There are several long term ideas we are especially bullish (optimistic) on. As we mentioned in the previous weeks, we like oil producers, especially ones related to the shale oil play. Companies related to auto repair and very low end retail businesses also look promising.

We like commodities for the long term but fear a slowdown in China and the other BRIC countries (Brazil, Russia, and India), who have been major drivers of commodity prices. Debt problems and continuing bailouts around the world should be favorable to commodities like gold in the long term. With the recent gold sell-off, the commodity is beginning to look oversold. However, we would still be hesitant to add more at this level.

We have been looking for Treasury bond yields to rise (and thus prices fall) for some time now and have looked to short them (bet on the prices falling). Yields again declined slightly this week, but are still above the recent average. There is always the option for the Fed to step back in and drive rates down, so we aren’t reading too much into this bond market move. Still, the short bond position provides a nice hedge here, but we think the potential for profit is low at the moment.

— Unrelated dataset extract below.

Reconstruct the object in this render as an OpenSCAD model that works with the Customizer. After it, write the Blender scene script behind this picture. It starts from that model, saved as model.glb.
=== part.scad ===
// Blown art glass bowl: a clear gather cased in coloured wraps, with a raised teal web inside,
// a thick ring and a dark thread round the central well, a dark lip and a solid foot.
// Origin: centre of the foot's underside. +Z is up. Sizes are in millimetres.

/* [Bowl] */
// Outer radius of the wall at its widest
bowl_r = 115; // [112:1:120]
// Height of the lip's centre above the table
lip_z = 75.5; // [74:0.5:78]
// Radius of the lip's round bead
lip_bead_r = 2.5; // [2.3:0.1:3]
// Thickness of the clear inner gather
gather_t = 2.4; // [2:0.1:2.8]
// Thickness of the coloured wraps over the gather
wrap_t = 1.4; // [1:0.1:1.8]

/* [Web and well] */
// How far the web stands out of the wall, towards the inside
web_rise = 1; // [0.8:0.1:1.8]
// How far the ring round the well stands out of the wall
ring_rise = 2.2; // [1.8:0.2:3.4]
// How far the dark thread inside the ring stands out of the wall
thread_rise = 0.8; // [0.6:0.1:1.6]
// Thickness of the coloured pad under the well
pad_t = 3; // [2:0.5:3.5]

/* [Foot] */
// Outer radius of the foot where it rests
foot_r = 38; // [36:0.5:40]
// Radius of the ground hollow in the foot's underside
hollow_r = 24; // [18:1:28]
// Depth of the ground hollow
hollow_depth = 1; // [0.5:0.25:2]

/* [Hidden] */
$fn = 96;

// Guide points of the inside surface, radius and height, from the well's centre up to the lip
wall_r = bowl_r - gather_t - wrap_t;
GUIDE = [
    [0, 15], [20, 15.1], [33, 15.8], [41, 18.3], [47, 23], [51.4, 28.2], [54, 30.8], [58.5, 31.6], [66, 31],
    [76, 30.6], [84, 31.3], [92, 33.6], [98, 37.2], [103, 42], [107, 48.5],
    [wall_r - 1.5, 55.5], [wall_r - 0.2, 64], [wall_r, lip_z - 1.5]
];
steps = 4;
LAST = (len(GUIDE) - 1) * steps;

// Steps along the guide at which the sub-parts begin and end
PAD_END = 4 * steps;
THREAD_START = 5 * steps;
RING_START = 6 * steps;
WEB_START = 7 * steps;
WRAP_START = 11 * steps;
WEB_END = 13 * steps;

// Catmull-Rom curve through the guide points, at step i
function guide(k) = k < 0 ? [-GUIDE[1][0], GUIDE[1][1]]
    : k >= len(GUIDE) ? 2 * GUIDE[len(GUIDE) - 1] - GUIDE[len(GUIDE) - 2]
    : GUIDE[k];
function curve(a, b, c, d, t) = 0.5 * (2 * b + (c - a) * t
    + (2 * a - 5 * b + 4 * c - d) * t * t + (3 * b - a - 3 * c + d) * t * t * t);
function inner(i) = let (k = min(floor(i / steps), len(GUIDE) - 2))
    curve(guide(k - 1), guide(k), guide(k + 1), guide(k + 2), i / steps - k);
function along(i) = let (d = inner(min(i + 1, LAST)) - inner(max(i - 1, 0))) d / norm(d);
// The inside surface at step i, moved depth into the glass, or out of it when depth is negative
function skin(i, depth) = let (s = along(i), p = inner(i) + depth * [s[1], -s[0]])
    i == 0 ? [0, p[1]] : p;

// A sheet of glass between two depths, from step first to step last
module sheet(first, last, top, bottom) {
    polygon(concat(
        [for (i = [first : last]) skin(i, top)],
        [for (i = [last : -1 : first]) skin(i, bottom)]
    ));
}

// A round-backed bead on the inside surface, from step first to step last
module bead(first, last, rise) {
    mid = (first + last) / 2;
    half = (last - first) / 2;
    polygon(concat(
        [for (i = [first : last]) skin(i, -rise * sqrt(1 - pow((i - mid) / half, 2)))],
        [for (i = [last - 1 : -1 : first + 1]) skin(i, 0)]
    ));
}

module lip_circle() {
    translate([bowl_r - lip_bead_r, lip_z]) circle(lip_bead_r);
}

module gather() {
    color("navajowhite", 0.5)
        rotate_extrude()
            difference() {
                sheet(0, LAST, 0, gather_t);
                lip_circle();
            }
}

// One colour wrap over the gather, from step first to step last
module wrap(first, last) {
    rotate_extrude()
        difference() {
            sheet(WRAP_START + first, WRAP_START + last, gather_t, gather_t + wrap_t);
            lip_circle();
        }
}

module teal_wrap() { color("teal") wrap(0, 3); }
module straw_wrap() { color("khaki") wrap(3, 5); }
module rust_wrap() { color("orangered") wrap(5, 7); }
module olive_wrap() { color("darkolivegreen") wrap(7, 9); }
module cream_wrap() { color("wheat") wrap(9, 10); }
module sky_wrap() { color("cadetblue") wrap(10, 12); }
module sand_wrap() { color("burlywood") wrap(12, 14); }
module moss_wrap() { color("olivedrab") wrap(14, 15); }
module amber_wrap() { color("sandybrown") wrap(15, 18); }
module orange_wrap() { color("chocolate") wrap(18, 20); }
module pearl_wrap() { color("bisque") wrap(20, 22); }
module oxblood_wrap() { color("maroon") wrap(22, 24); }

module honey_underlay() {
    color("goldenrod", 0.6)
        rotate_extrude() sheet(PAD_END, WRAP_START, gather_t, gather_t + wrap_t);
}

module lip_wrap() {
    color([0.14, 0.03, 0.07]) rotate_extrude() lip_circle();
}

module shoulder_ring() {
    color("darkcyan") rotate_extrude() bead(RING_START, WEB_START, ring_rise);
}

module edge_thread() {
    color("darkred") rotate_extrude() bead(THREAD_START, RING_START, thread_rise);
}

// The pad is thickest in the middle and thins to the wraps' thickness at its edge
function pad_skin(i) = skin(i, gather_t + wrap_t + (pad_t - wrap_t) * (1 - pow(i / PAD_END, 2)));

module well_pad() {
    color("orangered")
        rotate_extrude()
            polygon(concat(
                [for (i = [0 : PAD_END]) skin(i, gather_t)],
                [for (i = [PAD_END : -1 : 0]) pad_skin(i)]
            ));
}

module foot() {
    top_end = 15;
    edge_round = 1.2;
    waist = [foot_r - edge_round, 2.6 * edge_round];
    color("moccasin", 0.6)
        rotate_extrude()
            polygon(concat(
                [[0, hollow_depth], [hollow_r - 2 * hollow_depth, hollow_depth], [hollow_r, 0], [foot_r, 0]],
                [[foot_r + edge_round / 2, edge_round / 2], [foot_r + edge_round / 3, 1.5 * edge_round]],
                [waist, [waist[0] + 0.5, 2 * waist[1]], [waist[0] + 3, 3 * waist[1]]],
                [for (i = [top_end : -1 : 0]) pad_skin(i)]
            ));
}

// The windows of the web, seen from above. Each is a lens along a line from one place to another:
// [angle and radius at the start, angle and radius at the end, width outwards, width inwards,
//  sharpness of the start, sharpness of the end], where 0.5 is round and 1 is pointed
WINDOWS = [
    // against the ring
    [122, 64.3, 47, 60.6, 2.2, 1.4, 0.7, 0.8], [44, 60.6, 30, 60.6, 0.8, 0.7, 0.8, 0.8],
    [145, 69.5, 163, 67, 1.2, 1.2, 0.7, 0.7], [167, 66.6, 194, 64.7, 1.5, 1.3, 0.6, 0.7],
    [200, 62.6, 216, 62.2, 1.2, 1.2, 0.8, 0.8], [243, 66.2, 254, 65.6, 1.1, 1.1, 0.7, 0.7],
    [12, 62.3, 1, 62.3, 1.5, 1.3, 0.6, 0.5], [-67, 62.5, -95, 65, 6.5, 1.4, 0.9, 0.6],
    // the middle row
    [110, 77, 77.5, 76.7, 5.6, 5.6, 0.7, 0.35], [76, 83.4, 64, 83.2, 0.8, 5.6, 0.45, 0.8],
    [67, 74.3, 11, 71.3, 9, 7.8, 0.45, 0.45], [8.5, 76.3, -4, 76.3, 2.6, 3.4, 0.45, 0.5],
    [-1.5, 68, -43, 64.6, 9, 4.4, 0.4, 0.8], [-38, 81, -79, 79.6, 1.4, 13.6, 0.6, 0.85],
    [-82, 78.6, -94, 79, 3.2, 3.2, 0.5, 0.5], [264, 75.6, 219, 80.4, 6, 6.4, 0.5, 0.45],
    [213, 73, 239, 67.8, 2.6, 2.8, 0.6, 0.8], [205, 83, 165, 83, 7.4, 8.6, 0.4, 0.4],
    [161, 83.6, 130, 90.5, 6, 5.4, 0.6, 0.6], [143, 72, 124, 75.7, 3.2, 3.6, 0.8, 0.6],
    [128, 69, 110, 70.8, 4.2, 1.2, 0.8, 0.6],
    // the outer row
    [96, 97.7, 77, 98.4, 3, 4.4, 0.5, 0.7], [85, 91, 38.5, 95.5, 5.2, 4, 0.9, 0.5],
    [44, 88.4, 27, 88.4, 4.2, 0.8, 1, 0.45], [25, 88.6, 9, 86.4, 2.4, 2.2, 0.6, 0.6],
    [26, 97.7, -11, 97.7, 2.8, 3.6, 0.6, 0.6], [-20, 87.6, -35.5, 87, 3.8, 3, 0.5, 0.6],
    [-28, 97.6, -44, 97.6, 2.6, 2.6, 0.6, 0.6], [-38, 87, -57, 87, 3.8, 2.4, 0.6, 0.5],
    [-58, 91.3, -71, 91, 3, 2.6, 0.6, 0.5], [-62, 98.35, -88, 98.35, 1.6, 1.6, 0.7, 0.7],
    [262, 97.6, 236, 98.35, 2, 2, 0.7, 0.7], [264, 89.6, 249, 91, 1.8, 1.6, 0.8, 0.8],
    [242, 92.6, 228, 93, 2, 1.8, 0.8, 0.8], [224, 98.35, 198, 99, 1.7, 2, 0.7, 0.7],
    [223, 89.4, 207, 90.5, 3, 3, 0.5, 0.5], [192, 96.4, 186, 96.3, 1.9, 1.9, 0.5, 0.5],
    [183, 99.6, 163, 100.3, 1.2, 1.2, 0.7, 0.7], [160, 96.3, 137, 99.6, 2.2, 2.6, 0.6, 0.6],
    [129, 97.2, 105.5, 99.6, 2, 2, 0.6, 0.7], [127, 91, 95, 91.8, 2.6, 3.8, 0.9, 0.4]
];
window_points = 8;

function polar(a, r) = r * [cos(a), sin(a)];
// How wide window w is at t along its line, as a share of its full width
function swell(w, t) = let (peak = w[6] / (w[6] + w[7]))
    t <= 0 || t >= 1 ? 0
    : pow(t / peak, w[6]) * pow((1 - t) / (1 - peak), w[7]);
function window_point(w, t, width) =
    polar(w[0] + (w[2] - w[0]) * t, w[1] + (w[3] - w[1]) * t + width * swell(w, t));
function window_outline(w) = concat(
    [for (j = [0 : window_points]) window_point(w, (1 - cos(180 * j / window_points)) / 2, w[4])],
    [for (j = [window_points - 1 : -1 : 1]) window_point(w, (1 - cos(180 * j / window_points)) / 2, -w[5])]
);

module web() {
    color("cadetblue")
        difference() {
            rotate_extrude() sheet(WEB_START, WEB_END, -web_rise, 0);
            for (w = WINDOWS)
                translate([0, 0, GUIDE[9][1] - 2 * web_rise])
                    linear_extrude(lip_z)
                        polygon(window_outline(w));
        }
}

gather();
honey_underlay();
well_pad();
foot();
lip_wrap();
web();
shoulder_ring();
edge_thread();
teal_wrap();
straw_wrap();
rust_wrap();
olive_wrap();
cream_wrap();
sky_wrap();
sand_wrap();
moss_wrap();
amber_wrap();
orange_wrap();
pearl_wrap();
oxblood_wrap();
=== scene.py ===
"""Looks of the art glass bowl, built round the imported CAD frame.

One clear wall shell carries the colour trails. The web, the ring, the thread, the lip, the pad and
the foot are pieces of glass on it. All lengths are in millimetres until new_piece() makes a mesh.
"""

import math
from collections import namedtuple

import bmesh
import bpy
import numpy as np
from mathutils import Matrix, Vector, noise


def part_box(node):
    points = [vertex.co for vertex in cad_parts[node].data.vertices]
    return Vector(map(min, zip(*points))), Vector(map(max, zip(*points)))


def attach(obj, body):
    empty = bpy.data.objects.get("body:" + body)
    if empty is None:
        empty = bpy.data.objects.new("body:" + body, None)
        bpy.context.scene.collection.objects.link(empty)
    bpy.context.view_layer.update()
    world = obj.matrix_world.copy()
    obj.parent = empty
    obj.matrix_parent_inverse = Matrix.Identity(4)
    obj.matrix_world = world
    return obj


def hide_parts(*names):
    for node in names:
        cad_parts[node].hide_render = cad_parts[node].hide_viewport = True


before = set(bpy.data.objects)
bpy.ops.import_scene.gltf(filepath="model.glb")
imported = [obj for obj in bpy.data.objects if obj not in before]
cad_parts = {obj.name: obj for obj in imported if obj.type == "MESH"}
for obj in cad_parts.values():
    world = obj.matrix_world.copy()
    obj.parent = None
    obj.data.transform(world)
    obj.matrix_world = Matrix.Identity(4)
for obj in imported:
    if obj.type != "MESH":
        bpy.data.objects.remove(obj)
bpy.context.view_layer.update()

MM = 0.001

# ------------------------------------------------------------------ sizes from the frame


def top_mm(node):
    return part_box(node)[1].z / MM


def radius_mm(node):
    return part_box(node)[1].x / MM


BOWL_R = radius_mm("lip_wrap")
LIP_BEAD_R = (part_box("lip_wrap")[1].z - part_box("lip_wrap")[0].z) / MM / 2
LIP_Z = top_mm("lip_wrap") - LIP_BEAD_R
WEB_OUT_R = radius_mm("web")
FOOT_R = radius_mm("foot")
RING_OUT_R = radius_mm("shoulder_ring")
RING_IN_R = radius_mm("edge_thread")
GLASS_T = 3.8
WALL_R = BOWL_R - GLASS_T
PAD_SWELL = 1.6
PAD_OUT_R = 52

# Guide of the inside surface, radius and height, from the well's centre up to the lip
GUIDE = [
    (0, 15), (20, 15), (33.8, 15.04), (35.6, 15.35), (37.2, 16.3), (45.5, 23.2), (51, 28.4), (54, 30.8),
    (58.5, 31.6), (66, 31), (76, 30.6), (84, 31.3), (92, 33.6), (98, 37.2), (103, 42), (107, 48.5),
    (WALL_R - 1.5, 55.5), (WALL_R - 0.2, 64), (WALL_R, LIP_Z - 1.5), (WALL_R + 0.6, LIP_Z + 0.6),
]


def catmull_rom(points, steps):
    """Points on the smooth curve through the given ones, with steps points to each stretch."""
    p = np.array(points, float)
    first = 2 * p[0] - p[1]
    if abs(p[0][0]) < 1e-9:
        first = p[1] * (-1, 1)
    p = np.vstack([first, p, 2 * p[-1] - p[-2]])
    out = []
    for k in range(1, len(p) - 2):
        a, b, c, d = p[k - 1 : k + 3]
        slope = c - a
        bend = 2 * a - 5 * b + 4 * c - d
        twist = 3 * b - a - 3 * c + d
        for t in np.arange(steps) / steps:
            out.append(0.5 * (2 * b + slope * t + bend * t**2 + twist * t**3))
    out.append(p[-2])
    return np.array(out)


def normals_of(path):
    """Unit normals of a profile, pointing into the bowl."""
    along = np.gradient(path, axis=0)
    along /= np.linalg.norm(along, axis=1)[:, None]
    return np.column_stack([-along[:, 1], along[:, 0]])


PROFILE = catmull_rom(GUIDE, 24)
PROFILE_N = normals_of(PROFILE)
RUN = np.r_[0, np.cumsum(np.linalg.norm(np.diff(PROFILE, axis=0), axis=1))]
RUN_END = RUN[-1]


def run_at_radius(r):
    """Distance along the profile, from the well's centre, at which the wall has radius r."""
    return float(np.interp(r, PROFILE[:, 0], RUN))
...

On the bond theme, we think TIPs are important as we still expect inflation to increase. Municipal bonds also work and there are some nice yielding bonds out there now (try to avoid muni funds and buy the actual bond if possible).

Finally, in international stocks, we favor developed international markets as opposed to emerging.

These day-to-day and week-to-week fluctuations have little impact on positions we intend to hold for several years or longer. Our short and medium term investments are the only positions affected by these daily and weekly fluctuations.


This commentary is for informational purposes and is not investment advice, an indicator of future performance, a solicitation, an offer to buy or sell, or a recommendation for any security. It should not be used as a primary basis for making investment decisions. Consider your own financial circumstances and goals carefully before investing. Past performance cannot guarantee results.